Well, I doubt I have thirty more years to live, so if the government can teeter just a little longer...


----------



## slsadventurer (Oct 12, 2008)

If you are really worried, don't buy in Mexico. Stay home and be happy in the cities where there are daily murders and corruption in the govt. There has been corruption forever in Mexico and we all know it. The Mexcians know it and we are all still here. As some posters have said, "pick your place."
Most states are beautiful but some have little water. I am more worried about having no water, as happened in San Luis Potosi when I was there, than the drugs guys coming after me. 
I'm a single woman living here with Mexican friends and neighbours who said to me when I got here, "If you have any problems, call me I am your neighbour and I will help you." This doesn't happen north of the border very often, does it?


----------



## RVGRINGO (May 16, 2007)

Slsadventurer makes a very good point about living comfortably in Mexico. I think the big difference that many don't see is that violent crime in the USA may be entirely random; road rage, opportunistic violent robbery or burglary, gang initiation murders, etc.
In Mexico, there is very, very little of that. If a person is the victim of violence in Mexico, it is usually because that person was involved in drugs, politics or a love triangle, etc.
We do not go about 'worried' that something will happen to us and we certainly don't walk down the street looking over our shoulders. It is a very comfortable place to live and the Mexican people are generous, helpful, honest and polite to a fault. Sure, there are a few bad apples, but they aren't dangerous in most cases. If you encounter a local gang-banger wannabe, just tell him you know his mother and he'll turn into a pussycat. Most just watch too much TV. One local expat lady, just recently naturalized as a Mexican citizen, is now working with a local gang and has managed to turn them into a paint crew. Yes, they are covering up their own graffiti and having a ball being recognized for being helpful and having a 'purpose' in life.


----------



## Hound Dog (Jan 18, 2009)

slsadventurer said:


> Don't buy in Mexico go home and be happy in the cities where there are daily murders and corruption in the govt. I'm a single woman living here with Mexican friends and neighbours who said to me when I got here if you have any problems call me I am your neighbour and I will help you. This doesn't happen north of the border very often does it?


sls:

I was struck Your comment about neighbors helping neighbors in your community. In our barrio in San Cristóbal de Las Casas, the neighbors are constantly on the alert for any street crime or property crimes against homeowners and renters and they instantly come to each other´s aid at the least provocation. This is a common practice down here and I have never seen anything like it on Lake Chapala where we also live. 

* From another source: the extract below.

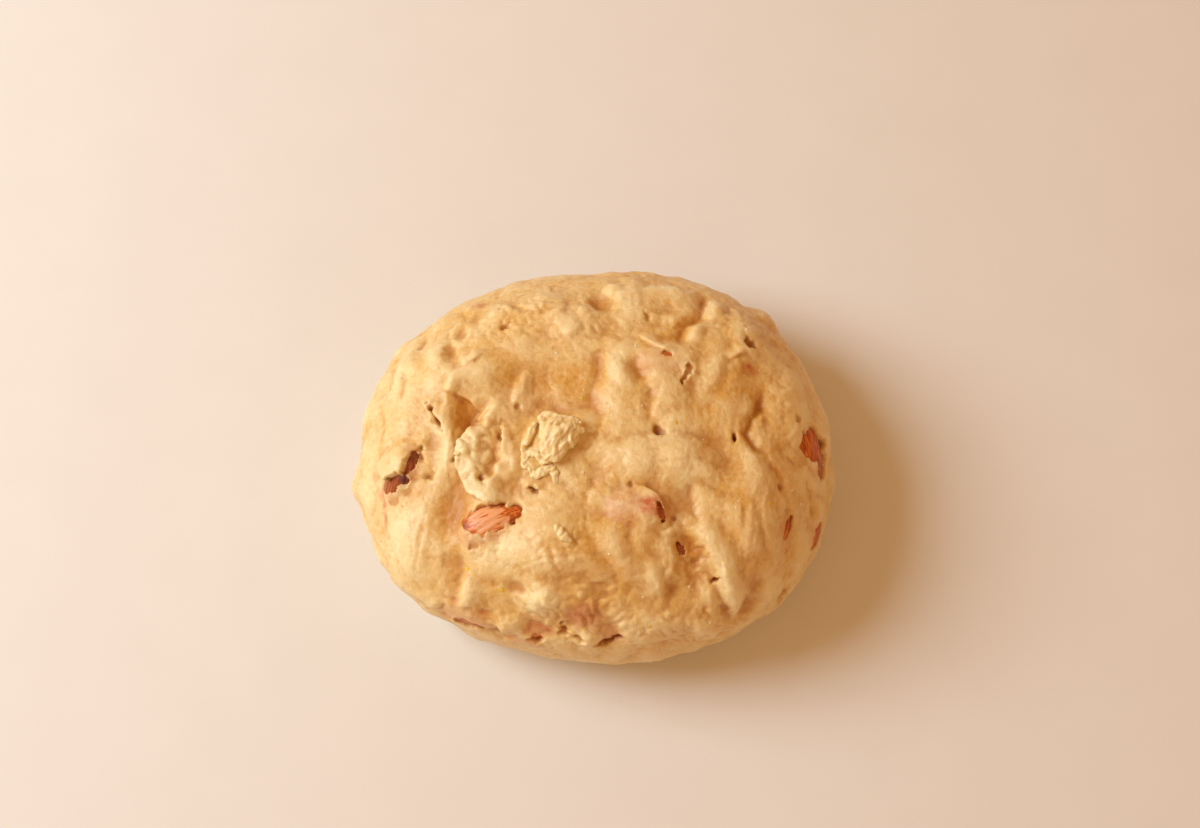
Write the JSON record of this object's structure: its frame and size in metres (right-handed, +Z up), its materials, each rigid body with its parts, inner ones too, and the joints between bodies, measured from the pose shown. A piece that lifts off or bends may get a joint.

I´m with you on crime in the U.S. I grew up in Mobile, a violent southern city in the U.S. and then lived in L.A., Oakland and San Francisco - all cities with serious crime rates. I was a corporate business development manager for Barclays Bank of California in Downtown Oakland for some eight years and, during those years is the only time I have been spreadeagle on the floor of a bank with a sawed off shotgun aimed at the back of my head. The Oakland cops, a rough and racist group in their own right, only laughed when they finally showed up - informing me that they knew the holdup guys who were part of a family of bank robbers who work the East Bay out of Oakland and Berkeley. On more than one occasion my life was threatened as I walked from my bank to the BART trains a few blocks away, My boss wouldn´t even come to Oakland to visit me unless he had no choice. I have seen hardened Manhattanites scared out of their wits in San Francisco´s dangerous Tenderloin District when taking a wrong turn on foot. I* never* feel threatened like that in the big cities down here, although caution is advisable in Mexico City and certain rough neighborhoods in Guadalajara. We travel to areas of Chiapas adjacent to the border with Guatemala in the Lacandon Forest and through back country jungles and feel no more at risk than we did traveling the back country roads of lawless coastal Northern California where pot growers shoot first and ask questions later.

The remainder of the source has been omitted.